The 2012 winners of the PEN Center USA Literary Awards were announced Wednesday, and I’m extremely glad to see that Suzanne Jill Levine won in the translation category for her work on José Donoso’s The Lizard’s Tale, which came out late last year from Northwestern University Press.

Unfortunately, we have yet to review this (my fault, seeing that our copy is buried in my “to read!” shelf), but I’m planning on including in a new feature that I’m going to start next week. (Seriously, I will. Summer’s basically over—it’s time to get everything going again.) In the meantime, you should check out this Bookforum review by Lisa Fetchko:

Northwestern University Press, in a fine translation by Suzanne Jill Levine, has just released The Lizard’s Tale, an unfinished novel by José Donoso first published in 1997, eleven years after the author’s death. [. . .]

The lizard’s tail (tale) refers to a key theme in the novel: what happens when you turn your back on something that once defined you? Disillusioned with the commercialization of the art world, Antonio Muñoz-Roa, a fifty-year-old painter from Barcelona, publicly breaks with Informalism, the artistic movement he helped to found.
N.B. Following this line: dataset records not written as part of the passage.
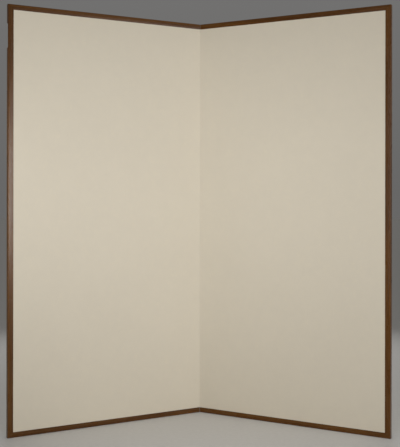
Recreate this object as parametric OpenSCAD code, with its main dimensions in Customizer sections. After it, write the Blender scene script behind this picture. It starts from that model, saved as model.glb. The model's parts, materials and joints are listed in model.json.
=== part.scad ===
// Two-panel folding screen: a softwood lattice core in each panel, papered on both faces,
// with a thin wood frame on the three outer edges and paper hinges at the fold.
// Every part of a panel is drawn in the panel's own axes: x from the fold to the outer edge,
// y from the front of the frame to its back, z up. place_right() and place_left() stand the
// panels in their V. Millimetres.

/* [Screen] */
// Height of the screen
screen_h = 1720; // [1500:10:1820]
// Width of one panel, from the fold to its outer edge
panel_w = 860; // [700:10:900]
// Turn of each panel away from the straight line when the screen stands in its V
rest_angle = 28.5; // [5:0.5:70]

/* [Frame] */
// Width of the frame's face
frame_w = 22; // [18:0.5:28]
// Depth of the frame, front to back
frame_t = 21; // [18:0.5:28]
// Radius of the frame's outer arrises
outer_arris_r = 2; // [1:0.5:6]
// Radius of the frame's inner arrises, beside the paper
inner_arris_r = 1; // [0.5:0.25:2]
// How far the frame stands proud of the paper
frame_proud = 0.6; // [0.2:0.1:2]

/* [Rebate in the left outer stile] */
// Distance from the top of the screen to the rebate
rebate_from_top = 72; // [40:1:200]
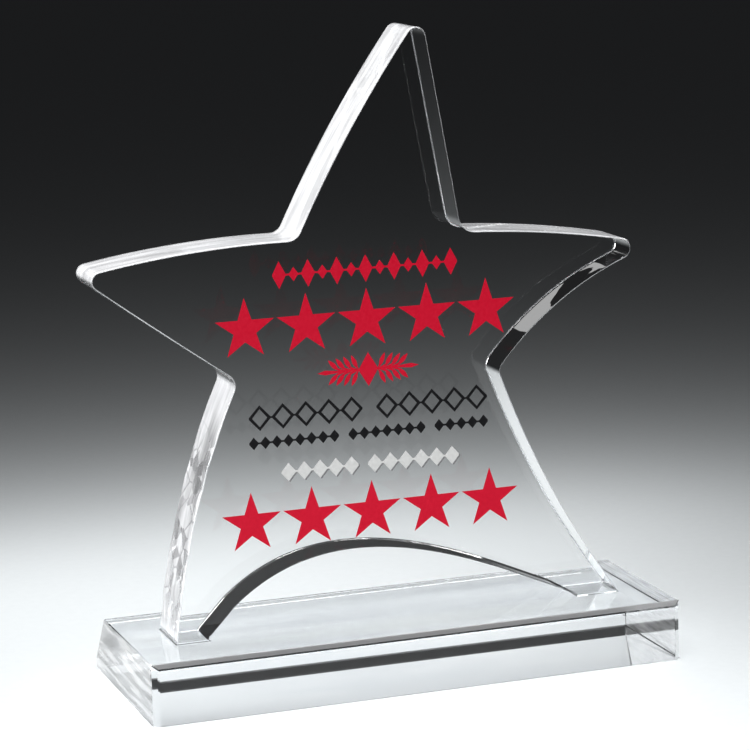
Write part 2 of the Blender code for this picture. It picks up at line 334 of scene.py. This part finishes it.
def slab_acrylic(name):
    """The slab: polished faces, saw lines along its two ends, and a sanded front chamfer."""
    nodes = Nodes(name)
    nodes.set(IOR=ACRYLIC_IOR)
    at_end = nodes.facing(END_AXIS, END_LEAST)
    at_chamfer = nodes.facing(CHAMFER_AXIS, CHAMFER_LEAST)
    lines = nodes.noise(SAW_DENSITY, stretch=SAW_STRETCH, detail=3)
    end_haze = nodes.product(at_end, nodes.ramp(lines, *SAW_BAND, *SAW_HAZE))
    haze = nodes.larger(end_haze, nodes.ramp(at_chamfer, 0, 1, 0, CHAMFER_HAZE))
    nodes.join(nodes.ramp(haze, 0, 1, 1, 0), nodes.shader.inputs["Transmission Weight"])
    nodes.join(nodes.ramp(haze, 0, 1, 0.0, SLAB_ROUGHNESS), nodes.shader.inputs["Roughness"])
    bands = nodes.noise(BAND_DENSITY, stretch=BAND_STRETCH, detail=3)
    nodes.colours(nodes.ramp(bands, *BAND_RANGE), *BAND_TINTS)
    saw = nodes.bump(nodes.product(lines, at_end), SAW_DEPTH)
    nodes.bump(nodes.noise(SAG_DENSITY, stretch=SAG_STRETCH, detail=2), SAG_DEPTH, after=saw)
    return nodes.material


MOTTLE_DENSITY = 900
MOTTLE_BAND = (0.35, 0.7)
SHEEN_BAND = (0.3, 0.7)
SHEEN_SPREAD = (-0.06, 0.08)            # how far the mottle moves the roughness
INK_SPECULAR = 0.12
INK_GRAIN_DENSITY = 2200
INK_GRAIN_DEPTH = 0.004 * MM


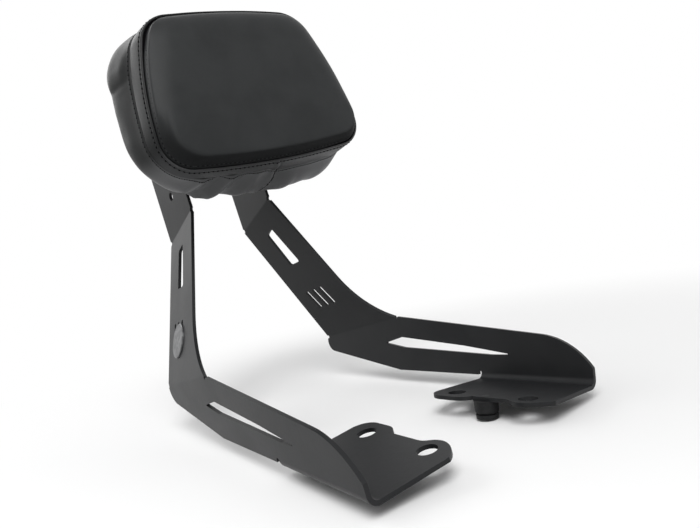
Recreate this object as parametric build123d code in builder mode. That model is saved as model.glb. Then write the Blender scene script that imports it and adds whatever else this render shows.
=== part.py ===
# Motorcycle backrest: two folded plate arms with bolt-on feet carry a padded rest
# on a U-shaped bracket. Millimetres. +Y points rearwards, +X to the rider's left,
# +Z up. The origin is midway between the two rear foot holes, on the undersides.
from build123d import *
import os
from math import hypot, radians, sqrt, tan

os.makedirs("parts", exist_ok=True)

# Plate of the arms
plate = 3.0
fold_radius = 5.0
bend_radius = 4.0
elbow_relief_d = 3.6
tab_relief_d = 4.4

# Foot of an arm, measured outwards and rearwards from its rear hole
foot_track = 91.4
foot_pitch = 65.0
foot_hole_d = 14.2
foot_hole_inset = 59.5
foot_splay = 6.4
foot_toe = 3.5
foot_rear = 20.0
foot_front = 84.0
rear_lobe_radius = 14.0
rear_lobe_reach = 8.0
recess_inset = 6.9
recess_front = 48.0
neck_inset = 9.6
neck_front = 56.0
front_lobe_inset = 12.2
front_lobe_middle = 70.0
front_lobe_nose = 86.2
relief_gap = 3.6
relief_top = 6.0

# Lower limb, measured rearwards from the rear hole and up from the underside
limb_bottom = 5.5
nose_height = 15.5
nose_top = (-42.0, 40.6)
nose_slope = 6.3
heel_start = 120.0
heel_end = (233.5, 24.0)
heel_radius = 12.0
elbow_front = (119.0, 58.0)
elbow_rear = (231.0, 38.7)
elbow_angle = 25.0
lower_slot = [(-15.0, 23.6), (7.0, 23.0), (112.0, 27.7), (138.5, 31.8), (114.0, 37.8), (36.0, 30.4)]
slot_corner = 0.5

# Upper limb, measured rearwards along and up from the elbow bend
rear_slope = 11.95
front_slope = 15.03
front_knee = (47.1, 60.0)
upper_slot = [(85.3, 91.0), (103.0, 91.0), (110.7, 131.0), (97.3, 135.8)]
upper_slot_corner = 2.5
vent_centre = (88.0, 46.0)
vent_length = 25.0
vent_width = 5.0
vent_pitch = 12.0
vent_lean = 20.0

# Tab of an arm, in a plane that leans back
tab_outer = 44.1
tab_lean = 14.0
tab_front = (221.0, 201.8)
tab_width = 70.3
tab_height = 101.0
tab_corner = 12.0
tab_hole_d = 8.6
tab_hole_rise = 17.7
tab_hole_pitch = 33.0

# Guide peg under the left foot
peg_place = (-2.0, -29.0)
peg_hole_d = 6.1
peg_d = 19.0
peg_tip_d = 16.5
peg_length = 13.3
peg_groove = 1.6
peg_groove_height = 3.0
peg_screw_length = 10.0
peg_screw_head_d = 10.0
peg_screw_head = 6.0
peg_well_d = 11.0
peg_slit = 1.6
peg_slit_depth = 2.0
peg_slit_height = 5.0

# Disc on the right arm
disc_place = (86.0, 39.2)
disc_d = 32.0
disc_thickness = 1.6
disc_bevel = 0.6

# Pad, measured from the middle of its front seam, which leans back and sits a
# little turned on the bracket
pad_lean = 10.2
pad_turn = 4.2
seam_middle = (139.4, 292.5)
seam_bottom_half = 102.5
seam_top_half = 77.0
seam_bottom = 72.0
seam_top = 62.0
seam_bottom_radius = 25.7
seam_top_radius = 32.4
side_bow = 8.1
bottom_bow = 6.3
top_bow = 4.2
pad_depth = 50.6
back_bottom_half = 108.3
back_top_half = 94.9
back_bottom = 78.9
back_top = 61.0
back_bottom_radius = 65.0
back_top_radius = 37.9
crown_steps = [(0, 0), (3.0, 3.6), (8.0, 7.8), (14.0, 10.6), (20.0, 12.0)]
band_width = 17.5
cover = 1.5
soft_gap = 0.3
board = 9.0
board_inset = 6.0

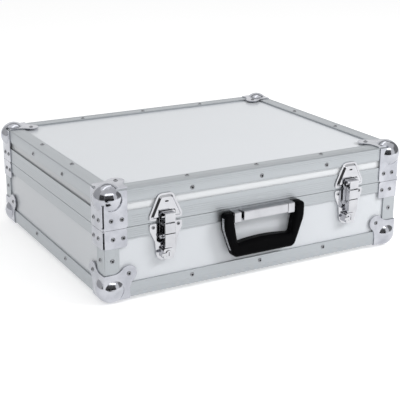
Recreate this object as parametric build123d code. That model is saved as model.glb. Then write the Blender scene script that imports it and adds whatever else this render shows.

Muñoz-Roa, who also stops painting, likens this break to a lizard shedding its tail (although he isn’t sure “if I were the lizard and the informalists . . . were the severed tail, or if on the contrary, I was the tail that would die and they the lizard that would soon grow another tail”). On an ensuing trip to the coast with his ex-lover Luisa, Muñoz-Roa discovers Dors, an unspoiled town in the mountains. He falls in love with the Dors, restores an old house, and lives there for several years. The town is so important to his post-painterly identity that he becomes obsessed with persuading the locals to preserve it from the crass developments springing up along the coast. Critics have drawn a parallel between Muñoz-Roa’s disillusion with Informalism and Donoso’s feelings about the Boom, but I wouldn’t make too much of this. Donoso likes to isolate his protagonists as a way of having them reflect upon their lives, and for Muñoz-Roa, Dors serves this function.

The book itself sounds interesting, and the reviews all heap praise on Jill’s translation:

There’s plenty to applaud in The Lizard’s Tale. For long stretches of the novel, Donoso’s fluid and agoraphobic prose—which Levine does a marvelous job of following—lures us into the tangled web of Muñoz-Roa’s many contradictions. (Bookforum)

Levine is at once the writer and the interpreter of Donoso’s labyrinthine sentences, and her work is masterful. (Words Without Borders)

Congrats to Suzanne Jill Levine, and be sure and check out The Lizard’s Tale (and Donoso’s other works).